Todo esto suena muy cercano, como muy familiar, como si algo parecido nos estuviera también pasando a los vascos, empeñados día tras día en una reafirmación continua, llevados por una rutina de años a prolongar una actitud que quizá ya no es necesaria. Es más, incluso podría estar ocurriendo que fueran intereses contrarios al progreso de Vasconia los que estarían tratando de perpetuar entre nosotros esa actitud de constante afirmación y autodefensa, a fin de evitar que dedicáramos nuestras energías a horizontes de mayor enjundia y porvenir.
No seré yo quien diga que el Estatuto está muerto. Yo y otros muchos como yo pertenecemos precisamente a la generación de Estatuto, luchamos por él, lo defendimos a diestro y siniestro contra quienes a babor y a estribor lo rechazaron por demasiado poco o demasiado mucho, tuvimos la suerte histórica de participar en no pocos proyectos realmente creativos y hoy, como en 1979, sabemos que, por encima de las proclamas de uno u otro sentido, este país tiene que gestionar diariamente su propia autonomía de la forma más justa, eficaz y sugerente posible.
Pero, dicho esto, no parece nada aventurado sugerir a las nuevas generaciones que, más allá del Estatuto, se abren con la Unión Europea unas expectativas cada vez menos insospechadas que es preciso contemplar y atender. Para ello será preciso, por de pronto, hacer oídos sordos a ese ruido ambiental que no sólo absorbe excesivo protagonismo y distorsiona la realidad, sino que, lo que es más grave, confunde objetivos y no deja avanzar. Es hora de escapar de la dinámica de ETA, de la kale borroka, de los mayores orejas, de los rapaces tertulianos y todo eso que se entiende por «Madrid». No se trata de negar su existencia, sino de decidir que el progreso de Euzkadi no pasa por ahí. Esa es su dinámica de ellos, pero no tiene porqué ser la estrategia de la sociedad vasca.
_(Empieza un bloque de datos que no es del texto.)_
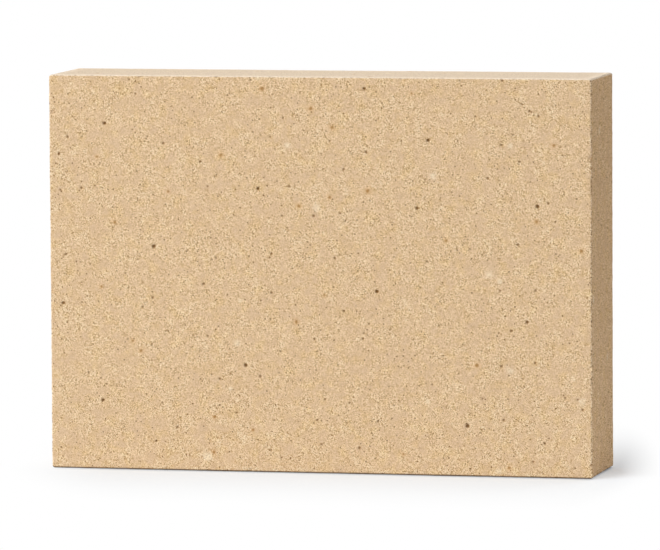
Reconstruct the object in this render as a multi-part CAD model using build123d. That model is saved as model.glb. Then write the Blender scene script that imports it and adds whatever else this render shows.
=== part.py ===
from build123d import *
import os

# Stove firebrick
# One slab of fireclay with crushed grog, pressed in a steel mould box and fired.
# It stands on one of its long edges, as it does against the wall of a firebox.
# X runs along the slab, Y through its thickness and Z up.
# The origin is the middle of the face it stands on. Sizes are in millimetres.

# The slab, a split brick of 6 1/4 by 4 1/2 by 1 1/4 inches
SLAB_LENGTH = 159.0
SLAB_HEIGHT = 114.0
SLAB_THICKNESS = 32.0

# The mould box is rounded inside its four corners, and the clay takes that shape
MOULD_CORNER_RADIUS = 0.8

# The arrises round both broad faces, where the plungers met the mould box
ARRIS_RADIUS = 0.4


def pressed_slab():
    """The mould box's outline, drawn on the plane of the cold face and filled with clay towards -Y."""
    cold_face_plane = Plane.XZ.offset(-SLAB_THICKNESS / 2)
    with BuildPart() as slab:
        with BuildSketch(cold_face_plane):
            with Locations((0, SLAB_HEIGHT / 2)):
                RectangleRounded(SLAB_LENGTH, SLAB_HEIGHT, MOULD_CORNER_RADIUS)
        extrude(amount=SLAB_THICKNESS)
        broad_faces = slab.faces().filter_by(Axis.Y).sort_by(Axis.Y)
        rims = broad_faces.first.edges() + broad_faces.last.edges()
        fillet(rims, radius=ARRIS_RADIUS)
    return slab.part


os.makedirs("parts", exist_ok=True)
firebrick = pressed_slab()
export_step(firebrick, "parts/firebrick.step")
print("firebrick", firebrick.bounding_box().size, round(firebrick.volume), "mm3")
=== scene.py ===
# %% [markdown]
# # A stove firebrick
# This brick lines the wall of a wood stove. It is one slab of fireclay and crushed grog, pressed in a
# steel mould box and fired, so it has no separate parts: all its interest is in a sandy, pale skin, its
# small pores and its worn edges.
#
# The slab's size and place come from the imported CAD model. We load that first, and keep its box.

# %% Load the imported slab
import math

import bmesh
import bpy
import numpy as np
from mathutils import Matrix, Vector, noise


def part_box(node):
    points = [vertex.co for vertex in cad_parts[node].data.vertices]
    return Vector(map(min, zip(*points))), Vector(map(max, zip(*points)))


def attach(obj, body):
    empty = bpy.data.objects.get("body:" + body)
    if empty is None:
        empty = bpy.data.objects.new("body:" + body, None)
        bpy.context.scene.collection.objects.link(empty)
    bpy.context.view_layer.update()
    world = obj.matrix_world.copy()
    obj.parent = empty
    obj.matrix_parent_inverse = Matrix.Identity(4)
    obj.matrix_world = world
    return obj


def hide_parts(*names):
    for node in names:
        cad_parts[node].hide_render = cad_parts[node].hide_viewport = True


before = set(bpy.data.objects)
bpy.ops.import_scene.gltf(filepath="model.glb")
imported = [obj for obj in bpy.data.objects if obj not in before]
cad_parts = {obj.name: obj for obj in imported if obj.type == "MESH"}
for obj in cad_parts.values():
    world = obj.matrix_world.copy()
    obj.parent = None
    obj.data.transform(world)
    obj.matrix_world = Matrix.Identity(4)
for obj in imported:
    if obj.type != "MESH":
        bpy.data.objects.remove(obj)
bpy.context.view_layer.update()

MM = 0.001

slab_low, slab_high = (np.array(corner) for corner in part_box("firebrick"))
slab_size = slab_high - slab_low
slab_centre = (slab_low + slab_high) / 2
print("slab in mm", (slab_size / MM).round(2))

# %% [markdown]
# ## The camera
# The picture was taken from a little above the brick and from its right, with a long lens: the long edges
# stay almost parallel. A camera could be placed by eye. We place it by what a photographer would note down:
# where it aims, how far round and how high it stands, how far away it is, and the lens. No single camera
# gives every edge of the picture, so these numbers share the error out: no edge is more than about three
# pixels off.

# %% Camera
PICTURE_WIDTH = 660
PICTURE_HEIGHT = 550
SENSOR_WIDTH = 36.0
LENS = 382.0
CAMERA_AZIMUTH = math.radians(13.05)
CAMERA_ELEVATION = math.radians(5.08)
CAMERA_ROLL = math.radians(-0.32)
CAMERA_DISTANCE = 2.0
AIM_FROM_MIDDLE = 0.0033
AIM_HEIGHT = 0.0573
NEAREST_SEEN = 0.01

hot_face_y = slab_low[1]
aim = Vector((slab_centre[0] + AIM_FROM_MIDDLE, hot_face_y, AIM_HEIGHT))
forward = Vector((
    -math.sin(CAMERA_AZIMUTH) * math.cos(CAMERA_ELEVATION),
    math.cos(CAMERA_AZIMUTH) * math.cos(CAMERA_ELEVATION),
    -math.sin(CAMERA_ELEVATION),
))
level_right = forward.cross(Vector((0, 0, 1))).normalized()
right = Matrix.Rotation(-CAMERA_ROLL, 3, forward) @ level_right
up = right.cross(forward)
camera_place = aim - forward * CAMERA_DISTANCE

camera_data = bpy.data.cameras.new("studio_camera")
camera_data.sensor_width = SENSOR_WIDTH
camera_data.lens = LENS
camera_data.clip_start = NEAREST_SEEN
camera = bpy.data.objects.new("studio_camera", camera_data)
turn = Matrix((right, up, -forward)).transposed()
camera.matrix_world = Matrix.Translation(camera_place) @ turn.to_4x4()
bpy.context.scene.collection.objects.link(camera)
bpy.context.scene.camera = camera
print("camera at", tuple(round(value, 3) for value in camera_place))

# %% [markdown]
# To put a pore where the picture shows it, we need the way from a pixel to the brick. A ray from the camera
# through that pixel meets the plane of the hot face in one point. The same sum turned round tells us where
# a corner of the slab lands in the picture, which is a good test of the camera.

# %% From pixels to the brick and back
focal_pixels = LENS / SENSOR_WIDTH * PICTURE_WIDTH


def on_hot_face(across, down):
    """The point of the hot face that a pixel of the picture shows."""
    ray = (
        forward
        + right * ((across - PICTURE_WIDTH / 2) / focal_pixels)
        - up * ((down - PICTURE_HEIGHT / 2) / focal_pixels)
    )
    return camera_place + ray * ((hot_face_y - camera_place.y) / ray.y)


def in_picture(point):
    """The pixel where a point of the slab lands."""
    offset = Vector(point) - camera_place
    scale = focal_pixels / offset.dot(forward)
    return (
        round(PICTURE_WIDTH / 2 + offset.dot(right) * scale, 1),
        round(PICTURE_HEIGHT / 2 - offset.dot(up) * scale, 1),
    )


middle = on_hot_face(PICTURE_WIDTH / 2, PICTURE_HEIGHT / 2)
next_pixel = on_hot_face(PICTURE_WIDTH / 2 + 1, PICTURE_HEIGHT / 2)
print("upper left corner of the hot face", in_picture((slab_low[0], slab_low[1], slab_high[2])))
print("lower right corner of the hot face", in_picture((slab_high[0], slab_low[1], slab_low[2])))
print("one pixel is", round((next_pixel - middle).length / MM, 3), "mm")

# %% [markdown]
# ## The slab's mesh
# A cube with bevelled edges would have nothing to shape between its corners. To press relief, pores and
# crumbled edges into the slab we need vertices all over it. We lay a lattice on the six faces, with fine
# steps near the edges, where the wear is, and steps of about a millimetre elsewhere.

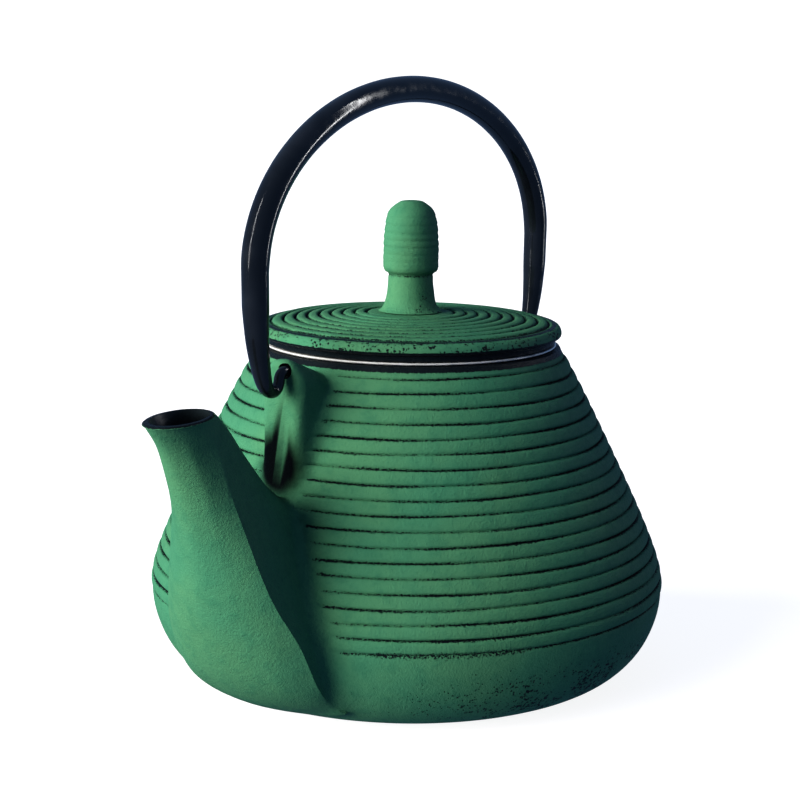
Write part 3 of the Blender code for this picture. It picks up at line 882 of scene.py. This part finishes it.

A estas alturas no es una utopía imaginar un País Vasco con autonomía fiscal en una Europa sin fronteras y con unidad de Ejército y moneda. Al contrario, negar esta evidencia es cerrar los ojos ante un futuro que está ya a la vuelta de la esquina. Tampoco se trata de plantearse soluciones traumáticas de corte decimonónico, que ni facilitan el camino ni van a ser necesarios en la nueva dimensión del tercer milenio. Simplemente se trata de avanzar como ciudadanos europeos en libertad, solidaridad y progreso. Se trata de apostar por ser una más de las naciones prósperas de la nueva Europa, con una identidad propia y un rumbo de actuación que mire directamente al norte. Nuestro tren de alta velocidad ya existe. Tiene estación en Hendaya y apunta a Bruselas y Estrasburgo.
Es, sin duda, un proyecto interesante, una aventura histórica para toda una generación preparada como ninguna otra anterior y necesitada de nuevos desafíos. Algunos pagaríamos por tener veinte años menos y poder participar en el empeño. La historia empieza ahora.